Technik-Historiker Bauer – er hatte in einem Rückblick auf die Geschichte des Fahrrads deutlich gemacht, dass erst die Massenproduktion des Fahrrads die Voraussetzungen für die heutige Automobilindustrie geschaffen hat – blieb aber bei seiner Einschätzung, "dass eine fahrradgerechte Stadt automatisch eine auto-ungerechte Stadt ist – der zunehmende Radverkehr schafft ja erst den Platz für die Autos." An die heilsame Wirkung der Elektrifizierung des Automobils glaubt er deshalb nicht – "der Abschied von den Reiselimousinen ist auch der Abschied von der bis heute bestehenden Autokultur".

Unter dem Beifall der Tagungsteilnehmer aus ganz Deutschland prognostizierte er, dass auch elektrische Autos das Platzproblem in den Städten nicht lösen werden, "stattdessen brauchen wir einen radikalen Umbau unseres Mobilitätsverhaltens. Und dabei werden zwangsläufig die Autos die Verlierer sein."

Massive Förderung durchs Ministerium

Das Themenspektrum der diesjährigen Fahrradkommunalkonferenz ist vielfältig.

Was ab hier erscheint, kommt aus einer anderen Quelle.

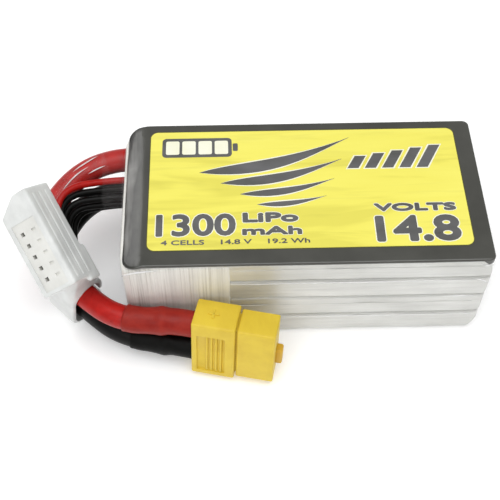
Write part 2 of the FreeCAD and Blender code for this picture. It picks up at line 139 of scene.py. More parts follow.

Die Einrichtung von Radschnellwegen will laut Staatssekretär Norbert Barthle das Bundesverkehrsministerium erstmals massiv fördern – die eigentlich in die Länderkompetenz fallende Aufgabe soll per Gesetz an den Bund delegiert werden.

Herrmann stellte in Aussicht, dass neben dem Großraum München auch der Großraum Nürnberg ein solches, vom Bund gefördertes Modell entwickeln wird, Fürths Landrat Matthias Dießl ist davon überzeugt, dass sein Landkreis sich als „Zubringer“ nach Nürnberg dafür besonders eignet.

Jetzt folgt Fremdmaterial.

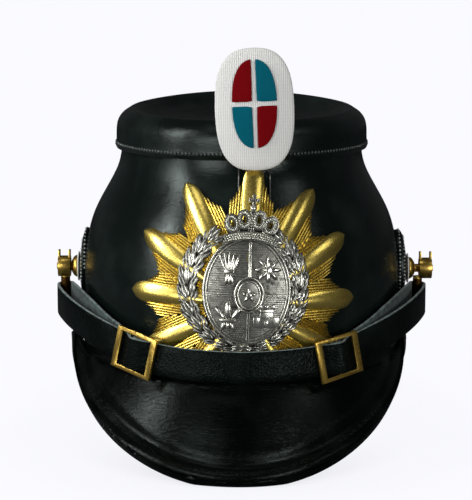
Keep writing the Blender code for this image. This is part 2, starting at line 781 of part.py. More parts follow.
def lug(side):
    """The strap's end fitting: a drum on the post, two prongs above it and a tail in the fold."""
    helpers = bpy.data.collections["helpers"]
    drum = rod(f"strap_lug_{side.name}", DRUM_RADIUS, DRUM_LENGTH, "aged_brass", 20)
    half = DRUM_LENGTH / 2
    height = DRUM_RADIUS + PRONG_RISE
    joined = []
    for way in (-1, 1):
        prong = box("prong", (height, PRONG_DEPTH, PRONG_THICK), "aged_brass", helpers)
        prong.location = (-height / 2 * side.way, 0.0, way * (half - PRONG_INSET))
        joined.append(prong)
    top = DRUM_RADIUS * 0.75
    length = side.post - TAIL_BOTTOM - top
    tail = rod("tail", TAIL_RADIUS, length, "aged_brass", 14, helpers)
    from_drum = STRAP_SIDE - FOLD_RADIUS - side.drum - half
    tail.matrix_world = (Matrix.Translation((side.way * (top + length / 2), 0.0, from_drum))
                         @ Matrix.Rotation(math.pi / 2, 4, "Y"))
    joined.append(tail)
    combine(drum, joined, "UNION")
    bore = rod("bore", STEM_RADIUS + GAP, DRUM_LENGTH * 2, "aged_brass", 16, helpers)
    combine(drum, [bore], "DIFFERENCE")
    drum.data.materials.append(material("aged_brass"))
    drum.matrix_world = on_post(side, side.drum + half)
    return drum


# ---------------------------------------------------------------- front plate


def plate_columns():
    """Direction, outline radius and corner of each line of the plate, all the way round."""
    columns = []
    for ray in RAYS:
        shorter = ray.length * MM - LONG_RAY
        for way, corners in ((-1, RAY_CORNERS[:0:-1]), (1, RAY_CORNERS[:-1])):
            for corner in corners:
                turn = math.radians(ray.turn) + math.atan2(corner.across, corner.along) * way
                radius = math.hypot(corner.across, corner.along) * MM
                radius += shorter * (radius - FLAT_RADIUS) / (LONG_RAY - FLAT_RADIUS)
                if math.cos(turn) < 0:
                    radius = min(radius, (PLATE_FOOT - PLATE_SPOT.height) / math.cos(turn))
                columns.append((turn, radius, corner))
    return columns


def front_plate():
    rows = ((PLATE_CENTRE, 0.0, PLATE_BACK, 0.0), (FLAT_RADIUS, 0.0, PLATE_BACK, 0.0),
            (FLAT_RADIUS, 1.0, PLATE_BACK, 0.0), (FLAT_RADIUS, 1.0, PLATE_BACK + PLATE_EDGE, 0.3),
            (FLAT_RADIUS, 0.45, PLATE_FRONT, 1.0), (FLAT_RADIUS, 0.0, PLATE_FRONT, 0.0),
            (PLATE_CENTRE, 0.0, PLATE_FRONT, 0.0))
    loops = []
    for base, share, off, relief in rows:
        loop = []
        for turn, reach, corner in plate_columns():
            start = min(base, reach - PLATE_RIM)
            radius = start + (reach - start) * share
            lift = RAY_RIDGE if corner.across == 0.0 else corner.lift * MM
            loop.append(wrapped(PLATE_SPOT, math.sin(turn) * radius,
                                math.cos(turn) * radius, off + lift * relief))
        loops.append(loop)
    return skin("front_plate", loops, "gilt_brass", capped=True)


def shield():
    segments = 24
    loops = []
    for share in (-0.75, 0.0, 0.5, 1.0):
        loops.append(shield_loop(share, 0.0, segments))
    for ring in reversed(SHIELD_RINGS):
        loops.append(shield_loop(ring.share, ring.lift * MM, segments))
    return skin("shield", loops, "silvered", capped=True)


def shield_loop(share, lift, segments):
    half_width = CENTRE_HALF_WIDTH + (SHIELD_HALF_WIDTH - CENTRE_HALF_WIDTH) * share
    half_height = CENTRE_HALF_HEIGHT + (SHIELD_HALF_HEIGHT - CENTRE_HALF_HEIGHT) * share
    if share < 0:
        half_width = CENTRE_HALF_WIDTH * (1 + share)
        half_height = CENTRE_HALF_HEIGHT * (1 + share)
    loop = []
    for i in range(segments):
        turn = 2 * math.pi * i / segments
        loop.append(wrapped(SHIELD_SPOT, half_width * math.sin(turn),
                            half_height * math.cos(turn), ORNAMENT_BACK + lift))
    return loop


def wreath():
    """Two leafy branches that leave the top to the small crown and meet below the shield."""
    steps = LEAF_STEPS * WREATH_LEAVES
    loops = [[] for _ in range(4)]
    for i in range(steps + 1):
        degrees = (360 - 2 * WREATH_START) * i / steps
        turn = math.radians(WREATH_START + degrees)
        lobe = abs(math.sin(math.pi * i / LEAF_STEPS))
        near_tip = min(degrees, 360 - 2 * WREATH_START - degrees) / WREATH_TAPER
        full = min(1.0, WREATH_TIP + (1 - WREATH_TIP) * near_tip)
        outer = Vector((WREATH_HALF_WIDTH * math.sin(turn), WREATH_HALF_HEIGHT * math.cos(turn)))
        inner = Vector((WREATH_INNER_WIDTH * math.sin(turn),
                        WREATH_INNER_HEIGHT * math.cos(turn)))
        inner = outer.lerp(inner, full)
        outer -= outer.normalized() * WREATH_LOBE * (1 - lobe)
        thin = WREATH_FOOT + (1 - WREATH_FOOT) * math.sin(turn) ** 2
        lifts = (0.0, WREATH_LIFT * (0.5 + 0.5 * lobe) * thin,
                 WREATH_LIFT * (1.0 - 0.4 * lobe) * thin, 0.0)
        for loop, share, lift in zip(loops, (0.0, 0.33, 0.67, 1.0), lifts):
            flat = inner.lerp(outer, share)
            off = ORNAMENT_BACK + WREATH_THICK + lift
            loop.append(wrapped(WREATH_SPOT, flat.x, flat.y, off))
    return thicken(skin("wreath", loops, "silvered", ring=False), WREATH_THICK, 1.0)


def arms_crown():
    """The small pierced crown over the shield."""
    columns = [(-c.out, c) for c in reversed(CROWN_COLUMNS[1:])]
    columns += [(c.out, c) for c in CROWN_COLUMNS]
    shares = (0.0, 0.3, 0.65, 0.9, 1.0)
    loops = []
    for share in shares:
        round_off = 1.0 - abs(2 * share - 1.0) ** 3
        loop = []
        for out, column in columns:
            up = column.base + (column.top - column.base) * share
            off = ARMS_CROWN_BACK + ARMS_CROWN_THICK + column.swell * round_off * MM
            loop.append(wrapped(ARMS_CROWN_SPOT, out * MM, up * MM, off))
        loops.append(loop)
    crown = thicken(skin("arms_crown", loops, "silvered", ring=False), ARMS_CROWN_THICK)
    applied(crown)
    helpers = bpy.data.collections["helpers"]
    holes = []
    for out, up in CROWN_HOLES:
        for way in (-1, 1):
            hole = rod("hole", 1.0, 20 * MM, "silvered", 10, helpers)
            middle = wrapped(ARMS_CROWN_SPOT, way * out * MM, up * MM, ARMS_CROWN_BACK)
            place = Matrix.Translation(middle)
            size = Matrix.Diagonal((CROWN_HOLE_HALF_WIDTH, CROWN_HOLE_HALF_HEIGHT, 1, 1))
            hole.matrix_world = (place @ Matrix.Rotation(math.radians(-16 * way), 4, "Y")
                                 @ Matrix.Rotation(math.pi / 2, 4, "X") @ size)
            holes.append(hole)
    combine(crown, holes, "DIFFERENCE")
    crown.data.materials.append(material("silvered"))
    return crown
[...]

Auf dem Tagung in der Heinrich-Lades-Halle ging es aber auch um planerische Neuerungen (darunter auch um die „Entflechtung“ von Radwegen und Autostraßen), um wirksame Kommunikationsmaßnahmen zur Steigerung des Radverkehrs, um bisher schlummernde Potenziale des Fahrrads im Wirtschaftsverkehr bis hin zu internationalen Erfahrungen.

 Das bundesweite Forum wird jährlich vom Bundesverkehrsministerium und dem Deutschen Institut für Urbanistik (Difu) in Zusammenarbeit mit den kommunalen Spitzenverbänden durchgeführt.